From digital objects to decolonial epistemologies: reconfiguring Arab media studies through a critical digital humanities framework
摘要
This paper critically engages with Mohammad Ayish’s (2025) meta-analysis of 1,226 publications and 88 curricula in Arab media studies to argue that the field’s digital turn necessitates not only methodological innovation but also an epistemological reconceptualization grounded in postcolonial and decolonial thought. While affirming Ayish’s findings of a paradigm shift toward digital topics (54.41% of publications) and the co-evolution of methods and curricula, we contend that his quantitative approach must be supplemented with deeper theoretical engagement to fully realize the potential of Digital Humanities (DH) in the Arab context. Through a comparative analysis of DH trajectories in Latin America, South Asia, and Africa, we demonstrate how the Arab world’s distinct linguistic diglossia, platformized media ecology, and triangulated data governance models demand a situated approach to epistemic justice.

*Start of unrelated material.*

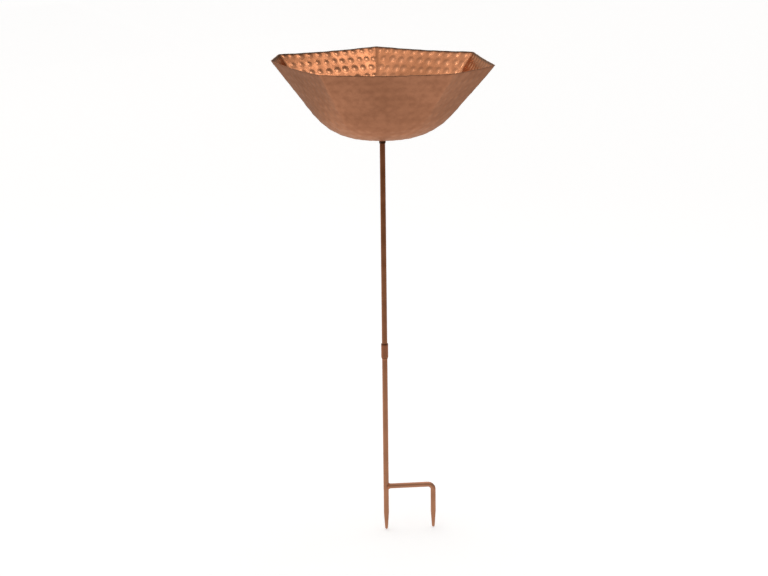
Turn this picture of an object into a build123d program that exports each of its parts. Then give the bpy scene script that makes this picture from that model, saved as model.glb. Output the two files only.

We propose a decolonial DH framework centered on dialect-aware analytics, platform-literate methods, and community-driven data stewardship, supported by concrete tools such as a Dialectal Reporting Standard and a Platform Methods Checklist. By integrating classical Arabic texts with modern digital corpora and challenging the hegemony of English-language scholarship, this framework advances a vision of Arab media DH as a site of epistemic resistance and global leadership. This paper thus contributes to the diversification of digital humanities by foregrounding Arab perspectives and offering a replicable model for other Global South contexts.